Now is celebrated, in an annual event that grows in mythology and status in proportion to the passing of the years, the shared combat ordeal of Gallant Johnny Turk and the Bronzed Anzac. Pause for a moment to this: What if, say, instead of Gallipolli, the ANZACs forces went into combat against an SS Battalion somewhere in Poland during World War 11? Would we then, decades later, be joining with our former enemies to celebrate what both sides had gone through, all enmities long forgotten? Could one with clear conscience commemorate battle experiences shared with representatives of enemy forces acting as the military arm of a state carrying out a terrible genocide at the same time?

For it was the night before the landing at Gallipolli on April 25 in the capital of the Ottoman Empire (then called Constantinople) when occurred the arrest, detention and subsequent liquidation of 625 intellectuals, priests and leading Armenians. This event is widely held to signal the onset of the first major genocide of the twentieth century, the most bloodthirsty period in human history.

What followed was the mass murder of an entirely innocent group of citizens by means still horrifying to contemplate. By the time Turkey sued for peace in 1918, up to 1.5 million Armenians had been slaughtered, decimating the population of a group whose ancestors had lived in the Fertile Crescent since the dawn of human settlement. It did not stop there. The Assyrian people lost at least 75,000, three-quarters of their population; the numbers have not been made up to this day. Later, the Greeks in Asia Minor, in some of the bloodiest scenes of city-sacking since the fall of Nineveh and Tyre, were driven out of ancient homelands, never to return. And, largely lost in the high tide of bloodletting at the time, there were pogroms of Jewish settlements in Anatolia.

We have made our peace with the genocidal German and Japanese foes of World War 11 (there is no way the unrestrained butchery of the inhabitants of Manchuria, to say nothing of the Rape of Nanking, would not constitute a genocide). Our former enemies have (at least partially, in the case of the Japanese) acknowledged their roles as aggressors and in the genocides. But we would not ask SS veterans or their descendants to join us in Anzac Day parades.  This is right and proper, the way it should be. Yet these qualms do not trouble us in fostering our war links with the Turkish people – led today by political descendants of the Ittihadist Party which planned, organised and carried out the Anatolian genocides.

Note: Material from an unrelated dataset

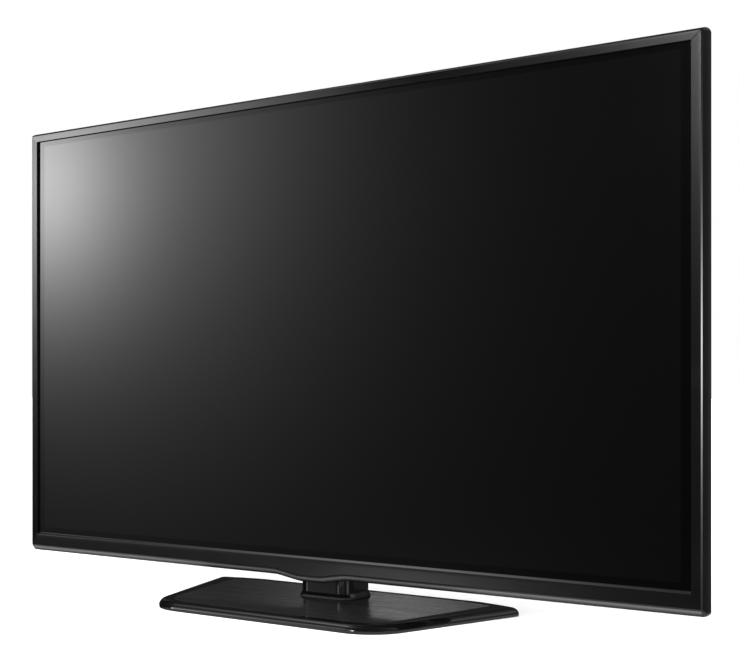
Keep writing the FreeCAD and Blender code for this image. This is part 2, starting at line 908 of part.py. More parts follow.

Part of the reason is promoted ignorance. The Turkish government vigorously enforces an official policy of denial, maintaining it as the duty of their diplomatic staff abroad to engage in a well-funded campaign of disinformation and protest should anyone publicly state anything to the contrary. Genocide denied is an extension of the genocide perpetuated; lies and dissembling, an ongoing crime against all of humanity. Turkish nationalism, which runs coeval with its policy of genocide denial, remains the last outpost of unreconstructed pre-World War Two racial nationalism of the worst kind.

So when we celebrate the ANZAC spirit, as we did at dawn today, let us always remember that our forebears were fighting for freedom, pure and simple, and that a nation which insists on covering up history to escape its culpability for genocide is not a nation we can regard entirely as our equal. Nor should we — not until they desist from their deceitful denial of the utter, awful truth of what their forces did to several million innocent and unprotected peoples from that significant day in April, 1915.

Johnny Turk, by all accounts, was a brave fighter when well led and supported (which was not always the case), but can we separate the soldiers from their officers, leaders, politicians and bureaucrats who at the same time were engaged in exterminating an entire group of people – especially when that same state, a century later, continues to defile the memory of these victims by refusing to admit that the slaughter even occurred?

Let the Anzac ceremonies proceed with Johnny Turk – but be sure to let them know what we know, will not forget and will not deny until they face up to their culpability and can then re-join the ranks of honoured enemies  and enjoy full standing amongst the nations of the world.

Robert M Kaplan is a forensic psychiatrist and historian who has written on genocide.